The thing is, what we in Trek fandom have heard a million times, non-Trekkies haven't. The majority of people in the audience when I went to go see it were politically active in Asian American and/or LGBTQ issues, and that's why so little of the doc was actually focused on Takei's Trek history -- much of the audience had a cursory knowledge of Trek, but nothing nearly as extensive as your average TrekBBS member. His struggles in being an Asian American actor when Asians were being typecast as servants or villains, his visiblity as a gay activist, and his newfound fame are typically overshadowed at Trek conventions with anecdotes and stories and trivia, but are discussed in depth in the lecture circuit; even more, those three components are usually divided up depending on the venue -- he's less likely to talk about his Asian heritage in an LGBTQ talk, and vice versa, but there's also some sort of intersectionality there by virtue of his existence. For one thing, very few people on this board were aware that his musical about Japanese internment is going to Broadway, which the last 1/4th of the doc covers -- but go to a popular Asian American blog news site and there'll be more frequent updates about its status.

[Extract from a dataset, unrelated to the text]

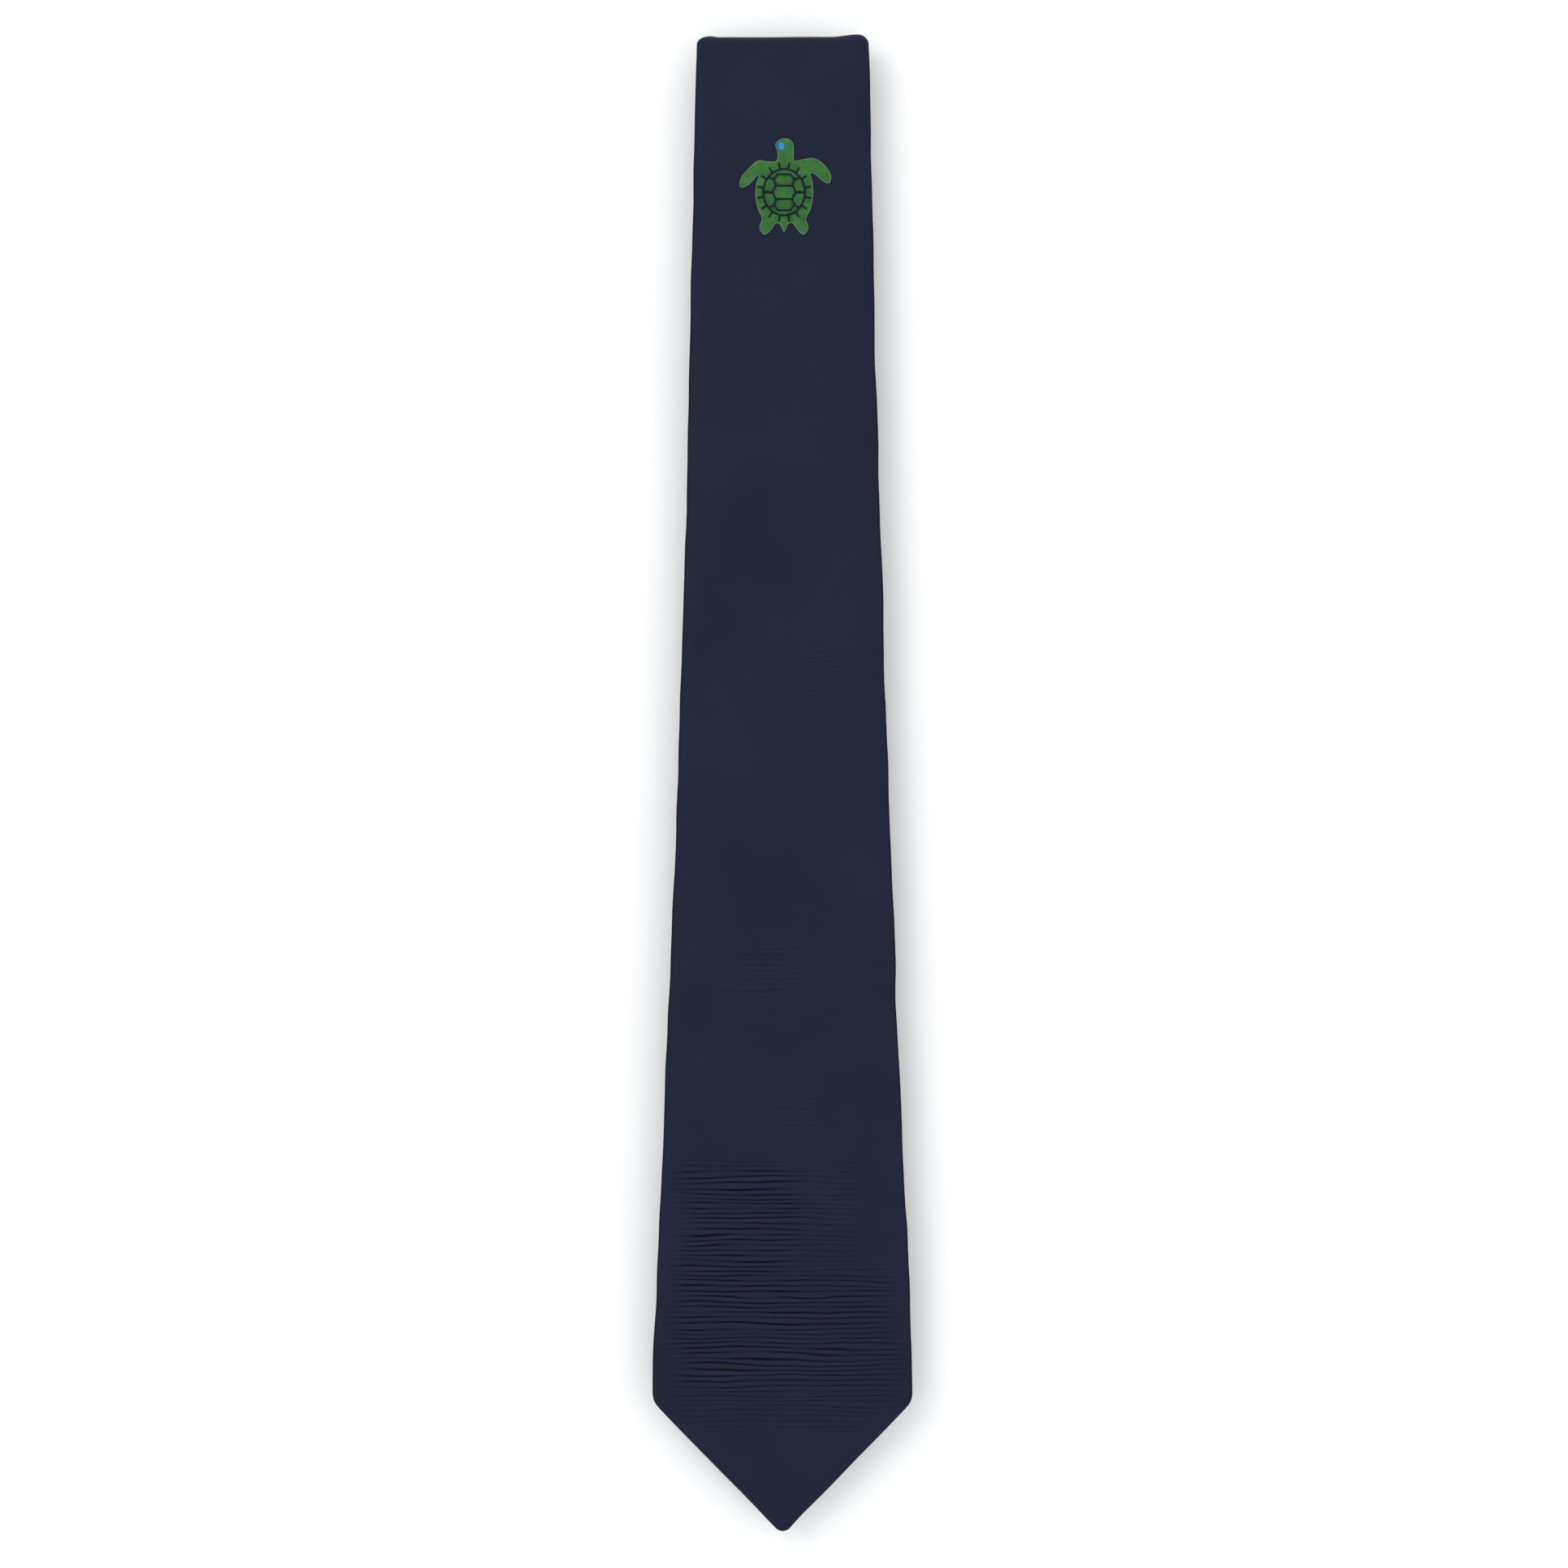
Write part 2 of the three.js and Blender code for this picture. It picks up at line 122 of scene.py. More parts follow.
def new_mesh(name, points, faces, material, uv=None, values=None):
    """A mesh object from points in millimetres. uv is one pair for each point."""
    mesh = bpy.data.meshes.new(name)
    mesh.from_pydata((np.asarray(points, float) * MM).tolist(), [], faces)
    if uv is not None:
        corner = np.empty(len(mesh.loops), np.int32)
        mesh.loops.foreach_get("vertex_index", corner)
        layer = mesh.uv_layers.new(name="Cloth")
        layer.data.foreach_set("uv", (np.asarray(uv, np.float32)[corner] * MM).ravel())
    for key, value in (values or {}).items():
        attribute = mesh.attributes.new(key, "FLOAT", "POINT")
        attribute.data.foreach_set("value", np.asarray(value, np.float32).ravel())
    mesh.materials.append(material)
    mesh.polygons.foreach_set("use_smooth", [True] * len(mesh.polygons))
    mesh.update()
    piece = bpy.data.objects.new(name, mesh)
    scene.collection.objects.link(piece)
    return piece


def turned_outward(points, faces):
    """The same faces, all turned over if they enclose a negative volume. The quads alone are counted."""
    p = np.asarray(points)
    quads = np.array([face for face in faces if len(face) == 4])
    a, b, c, d = (p[quads[:, k]] for k in range(4))
    volume = np.einsum("ij,ij->i", a, np.cross(b, c)).sum() + np.einsum("ij,ij->i", a, np.cross(c, d)).sum()
    return faces if volume > 0 else [face[::-1] for face in faces]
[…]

If there's one thing I've learned from lectures, it's not to assume that many things are "common" knowledge. I'm always surprised about that whenever I meet someone who's never heard of Star Trek. And honestly, it can apply to any cast member, not just Takei. Nimoy can talk about facets of his life and career that we normally don't think about; Shatner can indulge us with stories about his world travels or his career resurgence during Boston Legal. And that is okay -- those are things not normally discussed at conventions, at least not with the majority of time during their appearances, especially when the speaker is in their 70s and 80s and with much more worldly, nuanced, personal knowledge than we can expect.